Make the rule “self rounding diameter and orbiting the sun” or “self rounding diameter and in a binary system where the barycenter orbits the sun” and you have something useful. (Heck, you can even arbitrarily set the diameter at 2000 or 2500 km based on some argument about when gravity will self round some standard rock like basalt). It eliminates that whole “depends on the evolutionary state of the neighborhood” political issue.
https://chiefio.wordpress.com/2011/01/25/our-planets/
So for my money, Eris, Pluto and even Sedna are planets… Though I liked it better when Eris was named Xena…
The way I look at it, land area seems important for the comparison in this discussion since driving around on its surface is what is important in the discussion. If you gather Texas’s 268,820 square miles of land area into a sphere, your would get an astronomical object of mean radius 146 miles – or 233km for those about to rush to their almanacs for comparison to other celestial objects. That’s between Hyperion and Miranda as somebody’s moon. Now somebody please check my math.
W^3
I would think Alaska with an area Total: 663,268 sq mi, (1,717,856 sq km) would be a bit more respectable in size then puny Texas ;-) although a bit more remote. 3000 miles as you role a tire from Redding California to Anchorage, Alaska. pg
“Rhode Islands” are the standard measure for most journalists. It’s small enough (40 x 60 miles) that anything compared to it looks bigger because, after all , it IS a state. Texas is so big you don’t get nearly as much mileage out of the comparison. You can clear RI in a blink, even at 55mph. OTOH, if you want weirdness, there’s a lot more per square mile than in Texas.
I’m a British. As a student I journeyed around the U.S. in 1978. There were three of us and we used autodriveaway agencies and delivered cars. (Do you still have them?) I remember Texas well. My friends were unwell and I drove that leg on our drive from BoCA Raton to Orange County. I was caught for speeding (55 then) but off for being a British (our limit then 70). It took me 2 days to cross Texas. I still have pictures through the windscreen of roads disappearing to the horizon. A very enjoyable trip, but I couldn’t do it now at 66!
Hey E.M. “Heck, IF Charon is self rounded, I could see making Pluto / Charon a double planet system rather like the Earth Moon system.”
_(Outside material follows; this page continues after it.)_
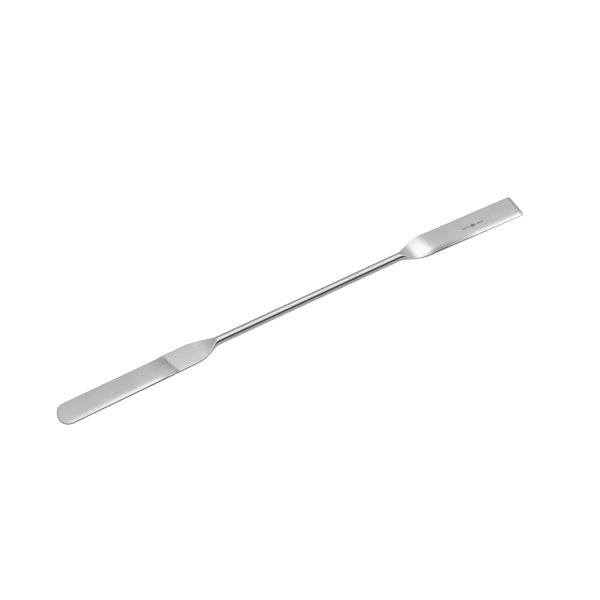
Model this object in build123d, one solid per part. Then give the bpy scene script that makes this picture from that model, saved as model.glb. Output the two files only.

That brings up a question… many decades ago I read Azimov’s argument that the Earth-Moon system was a double planet. Why? Because the gravitational field of the Earth was a weaker influence on the Moon that was the field of the Sun. The Moon was orbiting the Sun more than orbiting the Earth, so it was a planet, not a moon. Now, maybe Pluto-Charon SHOULD be a double planet — after all, if they are both roundish, why shouldn’t they both be be planets? On the other hand, it is a loooooong way to the Sun, and I suspect that the gravitation field of Pluto is a far greater influence on Charon that is that of the Sun. Do we need two classes of binary planets? Double planets where each member is more strongly tied to the Sun than to each other, and perhaps binary planets where a pair of planets are more strongly influenced by each other than by the Sun? And then of course, you have the traditional planet-moon arrangement where one element is more strongly influenced by the Sun, and the second element is more strongly influenced by its associated planet.
Or, we could be adults about the whole thing and realize that even in science, categories often have fuzzy edges! :)
The mile markers are 880 at Louisiana to 0 at New Mexico on I-10, but who’s counting? :-)
The preacher at my church had relatives in Texas. One day he mentioned taking three days to drive across I-10, and it took all I could do to keep from laughing out loud. When I drove an 18 wheeler, Texas was a day and a half across I-10 by myself. Not in the 55 mph years, of course.